What this task involves:
Could you output each line of the data that follows exactly?
═══ Excerpted records
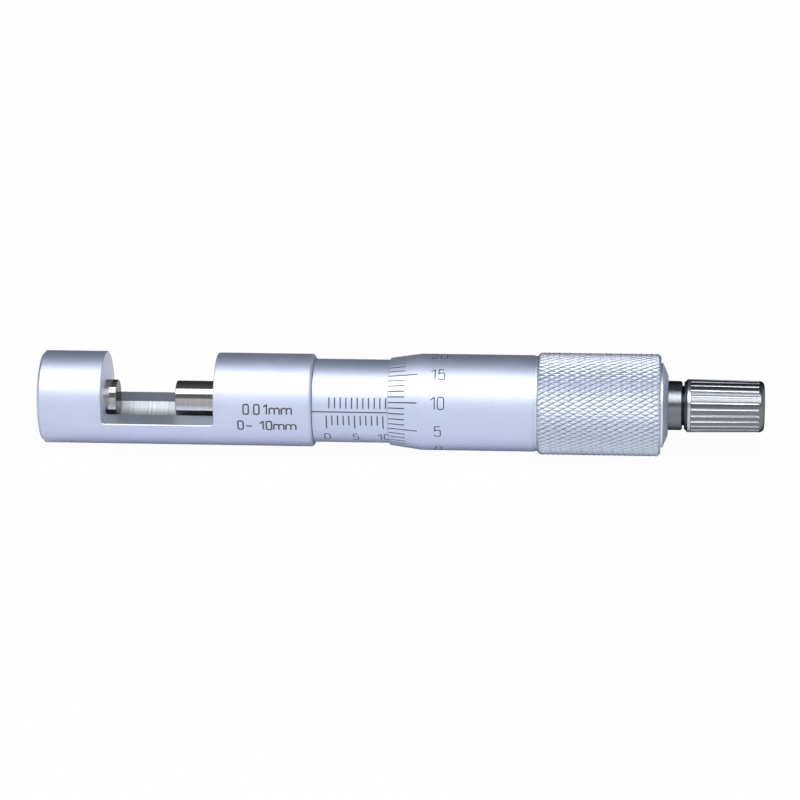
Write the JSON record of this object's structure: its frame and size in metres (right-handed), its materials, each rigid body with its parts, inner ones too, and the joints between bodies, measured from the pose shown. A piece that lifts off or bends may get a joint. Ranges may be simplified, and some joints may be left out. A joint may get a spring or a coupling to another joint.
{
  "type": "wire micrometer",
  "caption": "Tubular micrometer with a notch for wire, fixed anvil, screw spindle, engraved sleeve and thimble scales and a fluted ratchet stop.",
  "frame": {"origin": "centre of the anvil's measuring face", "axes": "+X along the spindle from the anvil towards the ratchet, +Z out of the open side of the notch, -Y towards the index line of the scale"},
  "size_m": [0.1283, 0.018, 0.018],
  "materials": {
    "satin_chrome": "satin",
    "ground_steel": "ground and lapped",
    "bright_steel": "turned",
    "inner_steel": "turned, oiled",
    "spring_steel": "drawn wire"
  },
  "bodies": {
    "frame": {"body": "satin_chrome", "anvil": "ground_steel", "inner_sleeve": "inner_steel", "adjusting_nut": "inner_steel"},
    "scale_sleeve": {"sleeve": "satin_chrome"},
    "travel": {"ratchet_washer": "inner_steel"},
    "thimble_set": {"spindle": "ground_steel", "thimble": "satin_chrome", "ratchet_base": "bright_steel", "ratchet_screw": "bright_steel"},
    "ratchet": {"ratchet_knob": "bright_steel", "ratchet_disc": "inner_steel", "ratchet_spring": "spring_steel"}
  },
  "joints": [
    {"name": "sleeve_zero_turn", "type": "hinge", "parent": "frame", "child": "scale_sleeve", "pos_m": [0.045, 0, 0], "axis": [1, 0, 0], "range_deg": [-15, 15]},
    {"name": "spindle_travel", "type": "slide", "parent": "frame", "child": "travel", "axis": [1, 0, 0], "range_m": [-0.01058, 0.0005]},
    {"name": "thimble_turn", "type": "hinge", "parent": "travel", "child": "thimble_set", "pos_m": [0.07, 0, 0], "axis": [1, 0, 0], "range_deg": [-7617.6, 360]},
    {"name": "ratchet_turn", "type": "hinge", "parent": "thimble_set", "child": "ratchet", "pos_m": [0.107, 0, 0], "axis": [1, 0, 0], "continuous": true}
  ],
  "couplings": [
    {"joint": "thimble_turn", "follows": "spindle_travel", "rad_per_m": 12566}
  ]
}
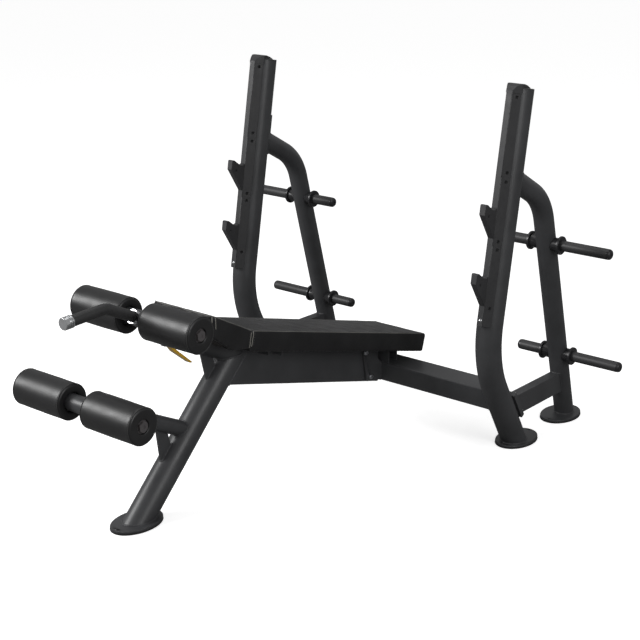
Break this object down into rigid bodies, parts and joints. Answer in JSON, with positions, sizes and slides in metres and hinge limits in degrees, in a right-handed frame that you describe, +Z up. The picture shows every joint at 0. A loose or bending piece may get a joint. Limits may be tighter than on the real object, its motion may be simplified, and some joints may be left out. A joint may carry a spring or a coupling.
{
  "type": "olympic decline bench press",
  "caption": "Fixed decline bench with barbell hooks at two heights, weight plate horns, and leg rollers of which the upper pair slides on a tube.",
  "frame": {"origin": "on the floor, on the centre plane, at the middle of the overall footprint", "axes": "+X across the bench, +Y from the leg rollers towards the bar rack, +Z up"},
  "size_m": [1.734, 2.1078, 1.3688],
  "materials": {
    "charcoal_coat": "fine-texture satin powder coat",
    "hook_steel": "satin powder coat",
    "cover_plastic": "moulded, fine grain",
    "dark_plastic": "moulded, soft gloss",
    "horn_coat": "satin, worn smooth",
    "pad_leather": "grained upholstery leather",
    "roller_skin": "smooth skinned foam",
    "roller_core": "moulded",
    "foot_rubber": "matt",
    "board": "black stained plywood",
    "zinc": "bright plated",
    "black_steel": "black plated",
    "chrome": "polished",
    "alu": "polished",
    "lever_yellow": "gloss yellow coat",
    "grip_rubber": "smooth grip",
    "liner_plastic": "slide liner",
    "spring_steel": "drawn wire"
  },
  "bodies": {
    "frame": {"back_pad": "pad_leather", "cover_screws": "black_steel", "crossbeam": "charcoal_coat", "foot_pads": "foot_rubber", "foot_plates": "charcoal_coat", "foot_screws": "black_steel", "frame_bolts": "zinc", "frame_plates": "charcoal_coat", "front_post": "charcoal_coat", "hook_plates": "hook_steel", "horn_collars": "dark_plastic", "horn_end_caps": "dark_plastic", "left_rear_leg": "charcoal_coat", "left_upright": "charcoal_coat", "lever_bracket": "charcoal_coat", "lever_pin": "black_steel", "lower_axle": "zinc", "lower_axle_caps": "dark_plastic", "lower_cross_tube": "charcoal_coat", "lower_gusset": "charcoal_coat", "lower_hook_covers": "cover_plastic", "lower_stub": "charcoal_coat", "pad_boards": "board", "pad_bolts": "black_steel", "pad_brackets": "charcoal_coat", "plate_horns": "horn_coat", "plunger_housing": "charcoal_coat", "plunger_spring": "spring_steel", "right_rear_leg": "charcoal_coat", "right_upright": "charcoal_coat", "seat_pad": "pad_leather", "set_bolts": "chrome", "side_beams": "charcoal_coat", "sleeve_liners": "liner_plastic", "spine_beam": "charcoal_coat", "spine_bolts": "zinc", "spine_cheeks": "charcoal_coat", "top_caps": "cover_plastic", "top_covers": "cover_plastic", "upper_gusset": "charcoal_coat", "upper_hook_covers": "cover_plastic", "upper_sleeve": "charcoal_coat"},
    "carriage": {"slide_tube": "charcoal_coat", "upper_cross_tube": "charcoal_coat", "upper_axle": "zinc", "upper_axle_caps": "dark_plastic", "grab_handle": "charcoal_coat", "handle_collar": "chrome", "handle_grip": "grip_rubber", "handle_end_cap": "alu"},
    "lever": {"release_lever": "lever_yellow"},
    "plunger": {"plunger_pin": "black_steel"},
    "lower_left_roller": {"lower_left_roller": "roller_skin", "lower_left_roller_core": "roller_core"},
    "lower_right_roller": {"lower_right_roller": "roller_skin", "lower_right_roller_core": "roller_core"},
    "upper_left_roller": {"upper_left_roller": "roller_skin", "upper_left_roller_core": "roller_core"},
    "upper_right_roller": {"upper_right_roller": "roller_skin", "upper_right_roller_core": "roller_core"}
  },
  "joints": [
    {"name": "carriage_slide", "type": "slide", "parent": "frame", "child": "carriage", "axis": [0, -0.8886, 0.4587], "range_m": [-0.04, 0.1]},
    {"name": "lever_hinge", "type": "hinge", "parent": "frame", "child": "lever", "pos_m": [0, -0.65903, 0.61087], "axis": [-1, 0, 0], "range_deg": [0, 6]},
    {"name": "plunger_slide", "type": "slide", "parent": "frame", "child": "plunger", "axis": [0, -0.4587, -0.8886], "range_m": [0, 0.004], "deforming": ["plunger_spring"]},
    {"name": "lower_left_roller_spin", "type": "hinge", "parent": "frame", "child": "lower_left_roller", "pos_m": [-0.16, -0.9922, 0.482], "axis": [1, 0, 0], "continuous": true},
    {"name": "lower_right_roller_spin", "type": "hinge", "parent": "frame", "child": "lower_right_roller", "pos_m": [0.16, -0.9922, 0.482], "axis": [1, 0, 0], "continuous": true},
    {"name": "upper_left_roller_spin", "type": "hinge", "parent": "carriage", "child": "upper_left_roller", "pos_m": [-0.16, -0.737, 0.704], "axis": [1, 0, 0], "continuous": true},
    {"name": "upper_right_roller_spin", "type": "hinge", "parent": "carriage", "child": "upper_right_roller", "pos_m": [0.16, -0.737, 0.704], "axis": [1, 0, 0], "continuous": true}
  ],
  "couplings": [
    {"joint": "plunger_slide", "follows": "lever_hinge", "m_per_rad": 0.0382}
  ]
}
══════
Written response:
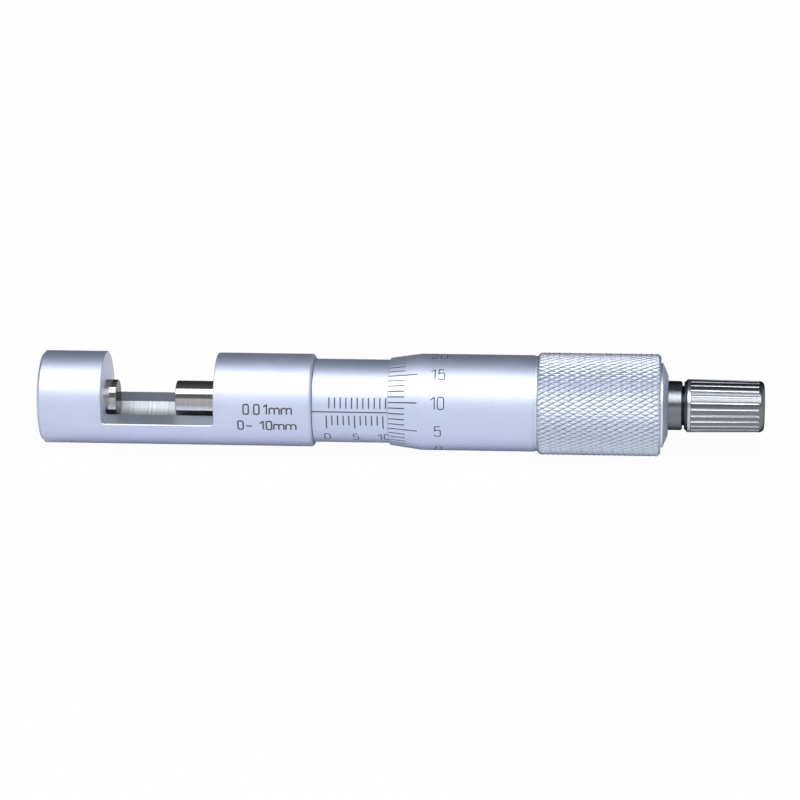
Write the JSON record of this object's structure: its frame and size in metres (right-handed), its materials, each rigid body with its parts, inner ones too, and the joints between bodies, measured from the pose shown. A piece that lifts off or bends may get a joint. Ranges may be simplified, and some joints may be left out. A joint may get a spring or a coupling to another joint.
{
  "type": "wire micrometer",
  "caption": "Tubular micrometer with a notch for wire, fixed anvil, screw spindle, engraved sleeve and thimble scales and a fluted ratchet stop.",
  "frame": {"origin": "centre of the anvil's measuring face", "axes": "+X along the spindle from the anvil towards the ratchet, +Z out of the open side of the notch, -Y towards the index line of the scale"},
  "size_m": [0.1283, 0.018, 0.018],
  "materials": {
    "satin_chrome": "satin",
    "ground_steel": "ground and lapped",
    "bright_steel": "turned",
    "inner_steel": "turned, oiled",
    "spring_steel": "drawn wire"
  },
  "bodies": {
    "frame": {"body": "satin_chrome", "anvil": "ground_steel", "inner_sleeve": "inner_steel", "adjusting_nut": "inner_steel"},
    "scale_sleeve": {"sleeve": "satin_chrome"},
    "travel": {"ratchet_washer": "inner_steel"},
    "thimble_set": {"spindle": "ground_steel", "thimble": "satin_chrome", "ratchet_base": "bright_steel", "ratchet_screw": "bright_steel"},
    "ratchet": {"ratchet_knob": "bright_steel", "ratchet_disc": "inner_steel", "ratchet_spring": "spring_steel"}
  },
  "joints": [
    {"name": "sleeve_zero_turn", "type": "hinge", "parent": "frame", "child": "scale_sleeve", "pos_m": [0.045, 0, 0], "axis": [1, 0, 0], "range_deg": [-15, 15]},
    {"name": "spindle_travel", "type": "slide", "parent": "frame", "child": "travel", "axis": [1, 0, 0], "range_m": [-0.01058, 0.0005]},
    {"name": "thimble_turn", "type": "hinge", "parent": "travel", "child": "thimble_set", "pos_m": [0.07, 0, 0], "axis": [1, 0, 0], "range_deg": [-7617.6, 360]},
    {"name": "ratchet_turn", "type": "hinge", "parent": "thimble_set", "child": "ratchet", "pos_m": [0.107, 0, 0], "axis": [1, 0, 0], "continuous": true}
  ],
  "couplings": [
    {"joint": "thimble_turn", "follows": "spindle_travel", "rad_per_m": 12566}
  ]
}
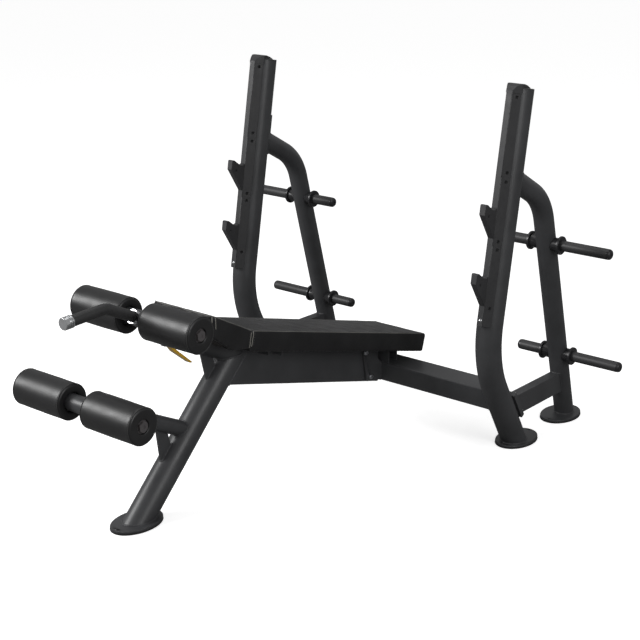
Break this object down into rigid bodies, parts and joints. Answer in JSON, with positions, sizes and slides in metres and hinge limits in degrees, in a right-handed frame that you describe, +Z up. The picture shows every joint at 0. A loose or bending piece may get a joint. Limits may be tighter than on the real object, its motion may be simplified, and some joints may be left out. A joint may carry a spring or a coupling.
{
  "type": "olympic decline bench press",
  "caption": "Fixed decline bench with barbell hooks at two heights, weight plate horns, and leg rollers of which the upper pair slides on a tube.",
  "frame": {"origin": "on the floor, on the centre plane, at the middle of the overall footprint", "axes": "+X across the bench, +Y from the leg rollers towards the bar rack, +Z up"},
  "size_m": [1.734, 2.1078, 1.3688],
  "materials": {
    "charcoal_coat": "fine-texture satin powder coat",
    "hook_steel": "satin powder coat",
    "cover_plastic": "moulded, fine grain",
    "dark_plastic": "moulded, soft gloss",
    "horn_coat": "satin, worn smooth",
    "pad_leather": "grained upholstery leather",
    "roller_skin": "smooth skinned foam",
    "roller_core": "moulded",
    "foot_rubber": "matt",
    "board": "black stained plywood",
    "zinc": "bright plated",
    "black_steel": "black plated",
    "chrome": "polished",
    "alu": "polished",
    "lever_yellow": "gloss yellow coat",
    "grip_rubber": "smooth grip",
    "liner_plastic": "slide liner",
    "spring_steel": "drawn wire"
  },
  "bodies": {
    "frame": {"back_pad": "pad_leather", "cover_screws": "black_steel", "crossbeam": "charcoal_coat", "foot_pads": "foot_rubber", "foot_plates": "charcoal_coat", "foot_screws": "black_steel", "frame_bolts": "zinc", "frame_plates": "charcoal_coat", "front_post": "charcoal_coat", "hook_plates": "hook_steel", "horn_collars": "dark_plastic", "horn_end_caps": "dark_plastic", "left_rear_leg": "charcoal_coat", "left_upright": "charcoal_coat", "lever_bracket": "charcoal_coat", "lever_pin": "black_steel", "lower_axle": "zinc", "lower_axle_caps": "dark_plastic", "lower_cross_tube": "charcoal_coat", "lower_gusset": "charcoal_coat", "lower_hook_covers": "cover_plastic", "lower_stub": "charcoal_coat", "pad_boards": "board", "pad_bolts": "black_steel", "pad_brackets": "charcoal_coat", "plate_horns": "horn_coat", "plunger_housing": "charcoal_coat", "plunger_spring": "spring_steel", "right_rear_leg": "charcoal_coat", "right_upright": "charcoal_coat", "seat_pad": "pad_leather", "set_bolts": "chrome", "side_beams": "charcoal_coat", "sleeve_liners": "liner_plastic", "spine_beam": "charcoal_coat", "spine_bolts": "zinc", "spine_cheeks": "charcoal_coat", "top_caps": "cover_plastic", "top_covers": "cover_plastic", "upper_gusset": "charcoal_coat", "upper_hook_covers": "cover_plastic", "upper_sleeve": "charcoal_coat"},
    "carriage": {"slide_tube": "charcoal_coat", "upper_cross_tube": "charcoal_coat", "upper_axle": "zinc", "upper_axle_caps": "dark_plastic", "grab_handle": "charcoal_coat", "handle_collar": "chrome", "handle_grip": "grip_rubber", "handle_end_cap": "alu"},
    "lever": {"release_lever": "lever_yellow"},
    "plunger": {"plunger_pin": "black_steel"},
    "lower_left_roller": {"lower_left_roller": "roller_skin", "lower_left_roller_core": "roller_core"},
    "lower_right_roller": {"lower_right_roller": "roller_skin", "lower_right_roller_core": "roller_core"},
    "upper_left_roller": {"upper_left_roller": "roller_skin", "upper_left_roller_core": "roller_core"},
    "upper_right_roller": {"upper_right_roller": "roller_skin", "upper_right_roller_core": "roller_core"}
  },
  "joints": [
    {"name": "carriage_slide", "type": "slide", "parent": "frame", "child": "carriage", "axis": [0, -0.8886, 0.4587], "range_m": [-0.04, 0.1]},
    {"name": "lever_hinge", "type": "hinge", "parent": "frame", "child": "lever", "pos_m": [0, -0.65903, 0.61087], "axis": [-1, 0, 0], "range_deg": [0, 6]},
    {"name": "plunger_slide", "type": "slide", "parent": "frame", "child": "plunger", "axis": [0, -0.4587, -0.8886], "range_m": [0, 0.004], "deforming": ["plunger_spring"]},
    {"name": "lower_left_roller_spin", "type": "hinge", "parent": "frame", "child": "lower_left_roller", "pos_m": [-0.16, -0.9922, 0.482], "axis": [1, 0, 0], "continuous": true},
    {"name": "lower_right_roller_spin", "type": "hinge", "parent": "frame", "child": "lower_right_roller", "pos_m": [0.16, -0.9922, 0.482], "axis": [1, 0, 0], "continuous": true},
    {"name": "upper_left_roller_spin", "type": "hinge", "parent": "carriage", "child": "upper_left_roller", "pos_m": [-0.16, -0.737, 0.704], "axis": [1, 0, 0], "continuous": true},
    {"name": "upper_right_roller_spin", "type": "hinge", "parent": "carriage", "child": "upper_right_roller", "pos_m": [0.16, -0.737, 0.704], "axis": [1, 0, 0], "continuous": true}
  ],
  "couplings": [
    {"joint": "plunger_slide", "follows": "lever_hinge", "m_per_rad": 0.0382}
  ]
}